[Records with modeling code]

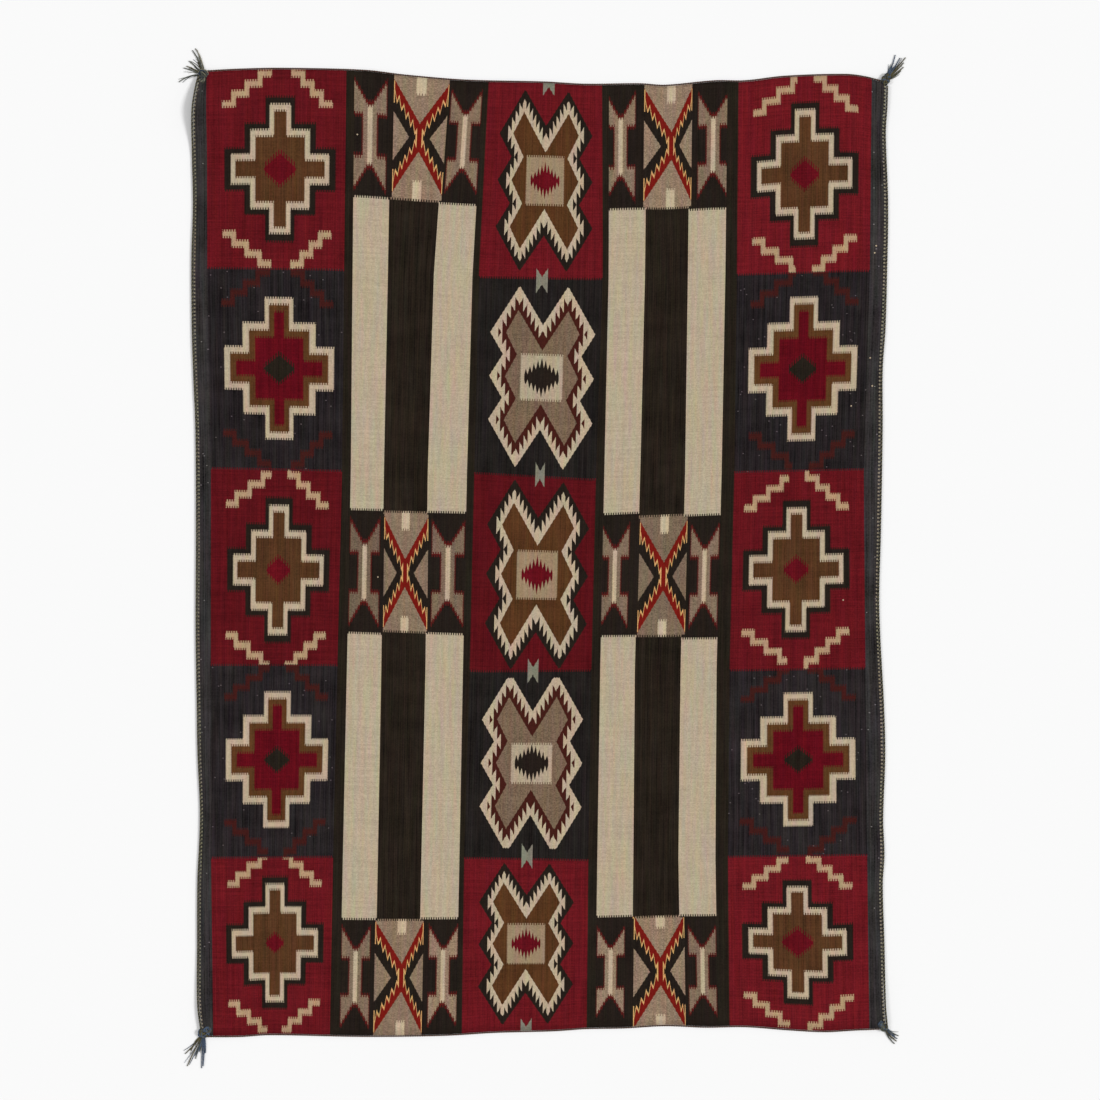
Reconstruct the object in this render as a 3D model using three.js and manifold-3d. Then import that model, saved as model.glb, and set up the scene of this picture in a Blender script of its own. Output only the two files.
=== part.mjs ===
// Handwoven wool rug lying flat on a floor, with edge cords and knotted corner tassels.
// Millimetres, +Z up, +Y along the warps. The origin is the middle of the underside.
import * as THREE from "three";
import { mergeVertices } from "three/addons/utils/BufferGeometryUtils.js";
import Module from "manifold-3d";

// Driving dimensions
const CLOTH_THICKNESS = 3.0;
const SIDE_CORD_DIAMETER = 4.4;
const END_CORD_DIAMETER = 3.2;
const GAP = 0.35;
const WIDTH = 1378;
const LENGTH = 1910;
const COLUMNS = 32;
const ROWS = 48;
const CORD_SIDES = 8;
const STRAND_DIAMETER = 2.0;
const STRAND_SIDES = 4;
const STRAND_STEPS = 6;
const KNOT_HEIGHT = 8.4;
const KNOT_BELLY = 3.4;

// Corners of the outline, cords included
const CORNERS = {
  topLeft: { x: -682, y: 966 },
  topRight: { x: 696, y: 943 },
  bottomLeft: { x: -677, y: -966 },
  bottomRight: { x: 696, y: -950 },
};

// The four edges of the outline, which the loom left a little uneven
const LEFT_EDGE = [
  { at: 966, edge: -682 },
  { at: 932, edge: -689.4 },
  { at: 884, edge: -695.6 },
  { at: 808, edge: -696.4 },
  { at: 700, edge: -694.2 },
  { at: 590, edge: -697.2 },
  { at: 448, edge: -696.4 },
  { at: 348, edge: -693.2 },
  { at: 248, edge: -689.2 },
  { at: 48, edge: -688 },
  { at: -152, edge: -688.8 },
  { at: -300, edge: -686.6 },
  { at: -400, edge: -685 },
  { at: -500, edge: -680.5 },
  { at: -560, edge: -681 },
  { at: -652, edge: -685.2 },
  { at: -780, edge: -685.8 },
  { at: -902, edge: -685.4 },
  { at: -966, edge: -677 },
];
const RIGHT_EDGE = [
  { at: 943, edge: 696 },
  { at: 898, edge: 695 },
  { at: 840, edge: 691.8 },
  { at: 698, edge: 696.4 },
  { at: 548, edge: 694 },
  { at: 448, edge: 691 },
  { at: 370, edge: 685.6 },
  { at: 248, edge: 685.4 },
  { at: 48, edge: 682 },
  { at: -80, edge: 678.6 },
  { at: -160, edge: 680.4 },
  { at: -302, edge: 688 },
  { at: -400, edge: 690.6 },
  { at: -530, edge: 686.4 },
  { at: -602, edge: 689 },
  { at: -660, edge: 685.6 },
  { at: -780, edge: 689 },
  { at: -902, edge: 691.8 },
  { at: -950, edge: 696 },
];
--
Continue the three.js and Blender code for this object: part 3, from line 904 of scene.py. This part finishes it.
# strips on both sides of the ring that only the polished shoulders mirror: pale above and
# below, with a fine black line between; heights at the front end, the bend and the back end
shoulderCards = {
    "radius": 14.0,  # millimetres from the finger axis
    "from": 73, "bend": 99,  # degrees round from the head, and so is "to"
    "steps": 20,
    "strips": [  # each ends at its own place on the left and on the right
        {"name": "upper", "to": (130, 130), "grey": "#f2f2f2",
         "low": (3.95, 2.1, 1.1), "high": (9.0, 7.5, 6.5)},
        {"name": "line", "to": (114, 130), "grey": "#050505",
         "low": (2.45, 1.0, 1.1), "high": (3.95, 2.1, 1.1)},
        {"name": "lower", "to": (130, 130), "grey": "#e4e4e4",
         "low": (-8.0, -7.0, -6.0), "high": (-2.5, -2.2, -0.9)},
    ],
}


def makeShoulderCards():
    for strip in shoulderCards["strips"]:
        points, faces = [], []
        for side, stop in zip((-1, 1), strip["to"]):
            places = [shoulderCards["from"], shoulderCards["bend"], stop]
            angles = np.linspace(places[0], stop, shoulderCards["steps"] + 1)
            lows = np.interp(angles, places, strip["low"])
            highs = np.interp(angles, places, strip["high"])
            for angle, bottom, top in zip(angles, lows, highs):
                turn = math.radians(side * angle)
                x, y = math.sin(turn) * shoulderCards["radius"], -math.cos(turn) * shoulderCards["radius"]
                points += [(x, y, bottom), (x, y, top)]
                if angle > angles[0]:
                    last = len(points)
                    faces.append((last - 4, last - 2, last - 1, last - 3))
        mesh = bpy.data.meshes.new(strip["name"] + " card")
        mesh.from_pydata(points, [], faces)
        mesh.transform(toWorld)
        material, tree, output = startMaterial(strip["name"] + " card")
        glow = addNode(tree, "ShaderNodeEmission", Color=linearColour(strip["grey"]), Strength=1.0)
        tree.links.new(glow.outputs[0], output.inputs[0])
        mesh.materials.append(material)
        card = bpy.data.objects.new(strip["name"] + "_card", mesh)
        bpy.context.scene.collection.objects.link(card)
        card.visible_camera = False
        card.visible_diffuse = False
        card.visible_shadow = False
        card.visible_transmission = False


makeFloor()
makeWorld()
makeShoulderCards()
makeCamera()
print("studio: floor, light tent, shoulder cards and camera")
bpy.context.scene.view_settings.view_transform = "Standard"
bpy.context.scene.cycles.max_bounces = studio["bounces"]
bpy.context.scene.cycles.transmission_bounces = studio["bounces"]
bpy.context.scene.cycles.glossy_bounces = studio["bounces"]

AIM OF THE EXERCISE: Between the line containing "Reconstruct the object" and the line containing "import Module from" lies the part to return. Return it exactly, counting both of those lines.

THE ANSWER:
Reconstruct the object in this render as a 3D model using three.js and manifold-3d. Then import that model, saved as model.glb, and set up the scene of this picture in a Blender script of its own. Output only the two files.
=== part.mjs ===
// Handwoven wool rug lying flat on a floor, with edge cords and knotted corner tassels.
// Millimetres, +Z up, +Y along the warps. The origin is the middle of the underside.
import * as THREE from "three";
import { mergeVertices } from "three/addons/utils/BufferGeometryUtils.js";
import Module from "manifold-3d";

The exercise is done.